Holders, Leinster, are bracketed with London Irish, Scarlets and Brive. Munster — who were beaten by Leinster in last season’s Croke Park semi-final epic — face French and Italian opposition in the shape of Perpignan and Trevisco respectively, with Northampton completing that line-up.
The six groupings are: Pool One: Munster, Perpignan, Northampton, Treviso
Pool Two: Biarritz, Gloucester, Dragons, Glasgow
Pool Three: Leicester, Ospreys, Clermont, Viadana
Pool Four: Bath, Stade Francais, Ulster, Edinburgh
Pool Five: Toulouse, Cardiff Blues, Sale, Harlequins
Pool Six: Leinster, London Irish, Scarlets, Brive.
The weekends of the group matches (dates to be finalised) are October 9-11,October 16-18, December 11-13, December 18-20, January 15-17, January 22-24. Quarter-finals: April 9-11; semi-finals: May 1-2; final (Stade de France): May 22.
Champions going into Exile
Familiarfaces will abound for Shane Horgan and Leinster after the reigning Heineken Cup champions were drawn in Pool Six alongside London Irish, Llanelli and Brive in next season’s competition.
Former Leinster player Bob Casey will most likely captain the Exiles when the sides meet with the away leg to be played in a packed Madejski stadium while former Munster hooker Frankie Sheahan will be plying his trade in the south of France with the Top 14 side this season.
“We’ve got a Welsh team, an English team and a French team so it’s not easy,” Horgan said.
“But then the Heineken Cup is never easy. It’s very difficult getting out of the group. We had a bit of trouble this year, getting out of it, but that’s the real key. You’ve got to roll with the punches and you try and get out and then you see where you are. But it’s certainly going to be difficult.”
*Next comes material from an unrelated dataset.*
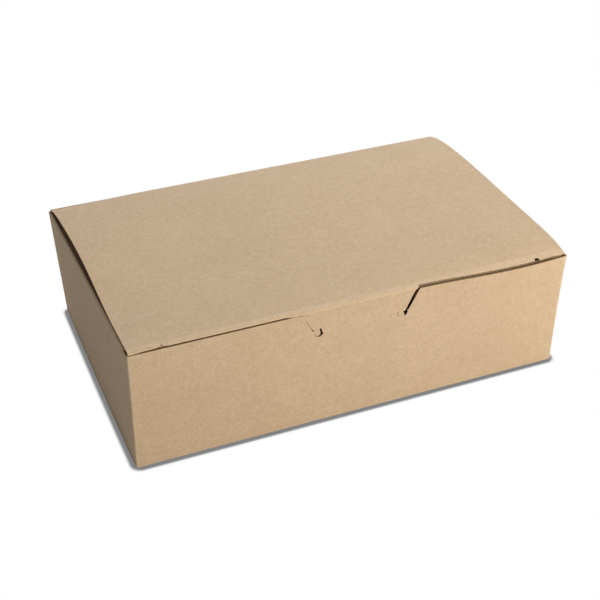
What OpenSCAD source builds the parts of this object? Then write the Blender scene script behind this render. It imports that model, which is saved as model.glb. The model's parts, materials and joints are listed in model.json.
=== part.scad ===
// Low folding carton of plain brown board: a tray with four walls and a hinged, gently bowed lid
// whose tuck flap drops behind the front wall and whose small tab locks in front of it.
// Millimetres, +Z up, front wall towards -Y, origin at the middle of the underside.

/* [Box] */
// Outside width, left to right
box_w = 235; // [150:1:340]
// Outside depth, front to back
box_d = 151; // [110:1:220]
// Outside height of the walls
box_h = 66.5; // [45:0.5:110]
// Thickness of the board
board = 0.6; // [0.45:0.05:0.8]
// Outside radius of every fold in the walls
fold_r = 1.1; // [1:0.1:1.6]

/* [Lid] */
// Height of the lid's front fold above the front wall
front_rise = 1.6; // [1.2:0.1:4]
// Height of the lid's bow behind its middle, left edge
bow_left = 6; // [1:0.1:9]
// Height of the lid's bow behind its middle, right edge
bow_right = 6.6; // [1:0.1:9]
// Extra lift of the lid's right edge over its whole length
side_lift = 3.2; // [0:0.1:5]
// How far each side edge of the lid stands in from the wall at the front
lid_inset_front = 0.8; // [0.5:0.1:2]
// How far each side edge of the lid stands in from the wall at the hinge
lid_inset_rear = 1; // [0.8:0.1:4]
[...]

“There’s going to be a huge crowd for the London Irish game — an Irish province against London Irish. There’s always something special there. I think we’re playing them in pre-season as well so we’ll get a bit familiar with them.
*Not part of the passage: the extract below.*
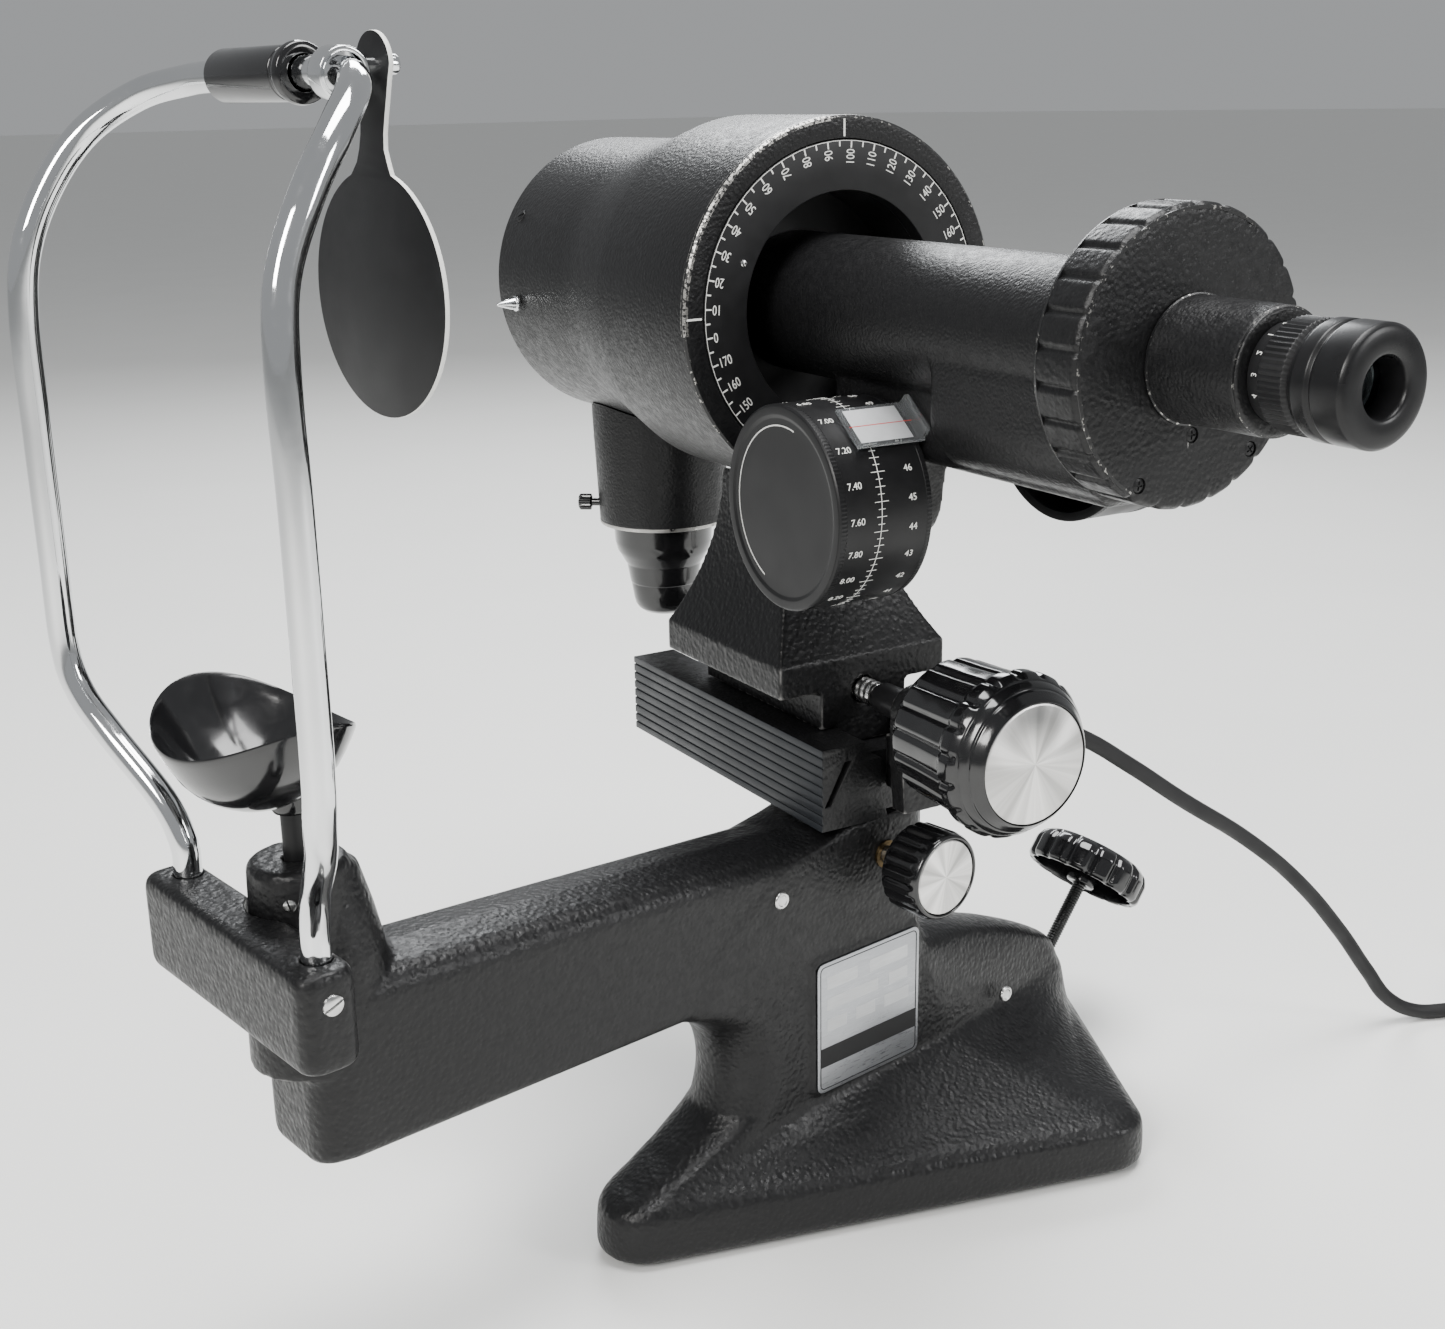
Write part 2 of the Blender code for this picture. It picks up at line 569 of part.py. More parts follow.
def lamp(head):
    at = (LAMP_X, 0, 0)
    tube = [(30, 294), (33.6, 294), (34.2, 297), (36.4, 352), (36.8, 372), (31, 372)]
    house = add("lamp_house", turned(tube, 20, loop=True), BLACK_CAST, head, at)
    cut(house, helper(drum(FRONT_R + 0.8, -240, -100, 32), head, (0, 0, AXIS_Z), (1, 0, 0)))
    cut(house, helper(drum(2.6, 20, 44, 16), head, (LAMP_X, 0, 304), LAMP_SCREW))
    cap = [(0, 247), (12, 249), (16, 270), (22.5, 284), (24, 299), (29.6, 299), (29.6, 293.5),
           (27, 293.2), (26.4, 284), (23.6, 276.5), (20.4, 271), (17, 252), (14.5, 246), (9, 243.2), (0, 243)]
    add("lamp_cap", turned(cap, 16), GLOSS_BLACK, head, at)
    bulb = [(0, 300), (5, 298.5), (8.5, 293), (9, 286), (7.5, 278), (6.5, 270), (6.5, 262), (10, 262),
            (10, 252), (9, 249.6), (0, 249.6)]
    add("lamp_bulb", turned(bulb, 14), GLASS, head, at)
    screw = [(0, 46), (3.2, 46), (4.4, 45.2), (4.4, 39.4), (3.4, 39), (2.2, 38.6), (2.2, 30.6), (0, 30.6)]
    add("lamp_screw", turned(screw, 16), GLOSS_BLACK, head, (LAMP_X, 0, 304), LAMP_SCREW)


# ----------------------------------------------------------------------------------------- barrel

def barrel(head):
    at = (0, 0, AXIS_Z)
    along = (1, 0, 0)
    dial = [(HOLE_R, -14), (DIAL_R, -14), (DIAL_R, FACE_X), (HOLE_R, FACE_X)]
    add("degree_dial", turned(dial, 36, loop=True), SATIN_BLACK, head, at, along)
    carrier = [(HOLE_R, -14.4), (55.8, -14.4), (55.8, -50), (26, -50), (26, -46), (HOLE_R, -46)]
    add("barrel_carrier", turned(carrier, 24, loop=True), SATIN_BLACK, head, at, along)
    casting = add("barrel_casting", drum(BARREL_R, -45.6, 189.6, 28), BLACK_CAST, head, at, along)
    keel = rounded((-18, AXIS_Z - 57), (18, AXIS_Z), 8, 3)
    belly = rounded((-31, AXIS_Z - 55), (31, AXIS_Z + 10), 24, 5)
    x, z, _ = NEAR_DRUM
    lug = arc((x, AXIS_Z + z), 20, 180, 360, 10) + [(x + 26, AXIS_Z - 40), (x - 26, AXIS_Z - 40)]
    join(casting, helper(prism(keel, 14, 186, "x"), head), helper(prism(belly, 100, 189, "x"), head),
         helper(prism(lug, -17, 4, "y"), head))
    cut(casting, helper(drum(24, -60, 200, 32), head, at, along),
        helper(drum(4.4, -10, 40, 16), head, (x, 0, AXIS_Z + z), (0, -1, 0)),
        helper(drum(4.4, 4, 40, 16), head, (FAR_DRUM[0], 0, AXIS_Z + FAR_DRUM[1]), (0, 1, 0)))
    cover = [(18, COVER_X), (53, COVER_X), (COVER_R, 191.4), (COVER_R, 210), (52.6, 212), (18, 212)]
    add("rear_cover", turned(cover, 52, loop=True, ripple=(26, 1.3, 50)), BLACK_CAST, head, at, along)
    neck = [(15, 212.3), (23.2, 212.3), (22.6, 214), (22.3, 252), (21.3, 254), (15, 254)]
    add("eyepiece_neck", turned(neck, 20, loop=True), BLACK_CAST, head, at, along)


def drums(head):
    drums_made = (("horizontal", NEAR_DRUM, -1, 20), ("vertical", FAR_DRUM, 1, 34))
    for name, (x, z, radius), side, inner in drums_made:
        at = (x, 0, AXIS_Z + z)
        along = (0, side, 0)
        skin = [(0, 65.4), (radius - 6, 65.4), (radius - 4.5, 66), (radius - 1, 66), (radius, 65),
                (radius, inner), (radius - 4, inner), (radius - 4, 60), (9, 60), (9, inner + 6),
                (4.3, inner + 6), (4.3, 58), (0, 58)]
        add(name + "_drum", turned(skin, 22), SATIN_BLACK, head, at, along)
        end = -6 if side < 0 else 8
        shaft = [(0, 57.6), (4.0, 57.6), (4.0, end), (0, end)]
        add(name + "_drum_shaft", turned(shaft, 16), STEEL, head, at, along)


def prisms(head):
    """The two sliding prisms inside the barrel, one above the other."""
    for name, turn in (("horizontal_prism", 0), ("vertical_prism", 180)):
        outline = arc((0, 0), 21, turn + 8, turn + 172, 12)
        add(name, prism(outline, 60, 70, "x"), GLASS, head, (0, 0, AXIS_Z))


def cursors(head):
    """Clear index windows that lie over the drums' edges, each on a foot fixed to the barrel's side."""
    cursors_made = (("horizontal_cursor", NEAR_DRUM, -1, 18), ("vertical_cursor", FAR_DRUM, 1, 32))
    for name, (x, z, radius), side, face in cursors_made:
        turn = math.radians(CURSOR_TILT)
        out = Vector((math.cos(turn), math.sin(turn)))
        across = Vector((-out.y, out.x))
        middle = Vector((x, AXIS_Z + z))

        def plate(near, far, low, high, half):
            corners = ((low, -half), (high, -half), (high, half), (low, half))
            flat = [middle + out * (radius + reach) + across * shift for reach, shift in corners]
            return prism([tuple(place) for place in flat], side * near, side * far, "y")

        window = add(name, plate(face + 1, 52, 1.0, 2.6, 11), CLEAR, head)
        join(window, helper(plate(face + 0.4, face + 2.4, 0.8, 8, 10), head))


def eyepiece(head):
    at = (0, 0, AXIS_Z)
    along = (1, 0, 0)
    ring = [(12, 246), (14.6, 246), (14.6, 254.3), (17.2, 254.4), (17.4, 260), (19.7, 261), (19.7, 271), (17.4, 273),
            (12, 273)]
    add("diopter_ring", turned(ring, 16, loop=True), SATIN_BLACK, head, at, along)
    cup = [(9.7, 291), (10.6, 297), (18.8, 297), (20.5, 295), (20.5, 284), (19, 282.6), (20.4, 281.2), (20.4, 276),
           (19, 273.3), (12.4, 273.3), (12.4, 284), (9.7, 286)]
    add("eyecup", turned(cup, 16, loop=True), GLOSS_BLACK, head, at, along)
    add("eye_lens", turned([(0, 283.6), (6, 283), (12, 281.4), (12, 278.6), (0, 278.6)]), GLASS, head, at, along)


# ------------------------------------------------------------------------------------------- cord

CORD_ROUTE = ((55.9, -64.4, 228), (69.3, -67.5, 226), (84, -72, 219), (114, -78.5, 199), (149, -84.5, 174),
              (200, -93.5, 139), (237, -100, 108), (275, -106, 68), (299, -110.5, 38), (317, -115.5, 16),
              (333, -123, 6), (350, -133.5, 4.4))


def cord(base, head):
    gland = [(0, 21.5), (4.5, 21.5), (5.6, 8), (7.6, 7), (7.6, 0.3), (0, 0.3)]
    add("cord_gland", turned(gland, 16), RUBBER, head, (54, 44, 228), (0, 1, 0))
    rod("cord_tube", CORD_ROUTE, CORD_R, RUBBER, base, 20, 2)
    low = 0.3
    coil = [(COIL_R - 12, low + 4), (COIL_R - 8, low), (COIL_R + 8, low), (COIL_R + 12, low + 4),
            (COIL_R + 10, 12), (COIL_R + 6, 16), (COIL_R - 6, 16), (COIL_R - 10, 12)]
    add("cord_coil", turned(coil, 20, loop=True), RUBBER, base, (*COIL_MIDDLE, 0))


def plug(base):
    """A three-pin plug that lies beside the coil."""
    rings = []
    for x, half, high in ((0, 5, 7), (6, 8, 11), (14, 12.5, 19), (30, 13.5, 21), (38, 13.5, 21), (40, 12.5, 19.5)):
        rings.append([(x, y, z) for y, z in rounded((-half, 0.3), (half, high), 3.5, 3)])
    body = add("cord_plug", loft(rings), RUBBER, base, (*PLUG, 0))
    for side in (-1, 1):
        blade = box((38, side * 6.4 - 0.8, 11), (58, side * 6.4 + 0.8, 17))
        join(body, helper(blade, base, (*PLUG, 0)))
    join(body, helper(drum(2.4, 38, 60, 16), base, (PLUG[0], PLUG[1], 6.5), (1, 0, 0)))


def main():
    clear_scene()
    base = frame_empty("base_frame", 0)
    head = frame_empty("head_frame", HEAD_TURN)
    base_casting(base)
    base_fittings(base)
    headrest(base)
    occluder(base)
    chin_rest(base)
    lock_knob(base)
    elevation_knob(base)
    lift_column(base)
    slide_bed(head)
    screw_bracket(head)
    focus_drive(head)
    carriage(head)
    housing(head)
    lamp(head)
    barrel(head)
    drums(head)
    prisms(head)
    cursors(head)
    eyepiece(head)
    cord(base, head)
    plug(base)


main()
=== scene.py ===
"""The looks of the table keratometer: fine surfaces, materials, dial markings, cord, light and camera.

Lengths are millimetres. BASE is the stand's frame, with its origin under the lift column. HEAD is the
same frame turned with the telescope, +X towards the eyepiece.
"""
import json
import math

import bmesh
import bpy
from mathutils import Matrix, Vector


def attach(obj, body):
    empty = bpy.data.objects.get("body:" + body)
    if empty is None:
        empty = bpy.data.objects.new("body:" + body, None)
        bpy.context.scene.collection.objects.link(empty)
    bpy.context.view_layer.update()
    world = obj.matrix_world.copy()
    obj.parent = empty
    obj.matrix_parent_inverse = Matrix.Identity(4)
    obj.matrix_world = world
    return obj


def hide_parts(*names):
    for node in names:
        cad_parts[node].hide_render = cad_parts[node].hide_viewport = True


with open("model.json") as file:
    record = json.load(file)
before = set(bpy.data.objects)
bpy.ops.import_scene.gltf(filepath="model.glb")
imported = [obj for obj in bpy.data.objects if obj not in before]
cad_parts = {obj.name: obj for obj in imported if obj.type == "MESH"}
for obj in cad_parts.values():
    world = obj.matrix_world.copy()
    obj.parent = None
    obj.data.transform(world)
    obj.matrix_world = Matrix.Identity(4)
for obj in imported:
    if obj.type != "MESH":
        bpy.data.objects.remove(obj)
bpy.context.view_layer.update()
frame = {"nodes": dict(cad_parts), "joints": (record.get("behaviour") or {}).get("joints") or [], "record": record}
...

“As for Brive, if nothing else we’ll have a good time down there with Frankie!” he laughed.
“That will be great, he’ll show us around Brive. But he’ll bring something down there. I can see Frankie working in Brive like Trevor (Brennan) worked in Toulouse. They’re huge personalities.
“But they’re very passionate about their home record.”
Munster’s route fraught with danger
Magners League champions Munster will clash with French champions Perpignan in Pool One, which also features a return to Heineken Cup rugby for Northampton.
Having spent a year out of the Premiership, the Saints have not been in the competition for the past two seasons, but they, like Brive, are former champions looking to prove themselves again at the highest level.
"This happens to be our 10th anniversary of winning the Heineken Cup, back in 2000," said Northampton chief executive Allan Robson.
"Playing Munster is a bit more exciting compared to some of the teams we played in the European Challenge Cup last season!"
Last year's beaten finalists Leicester have again been drawn to face the Ospreys, with Top 14 runners-up Clermont-Auvergne and Italian side Viadana completing Pool Three.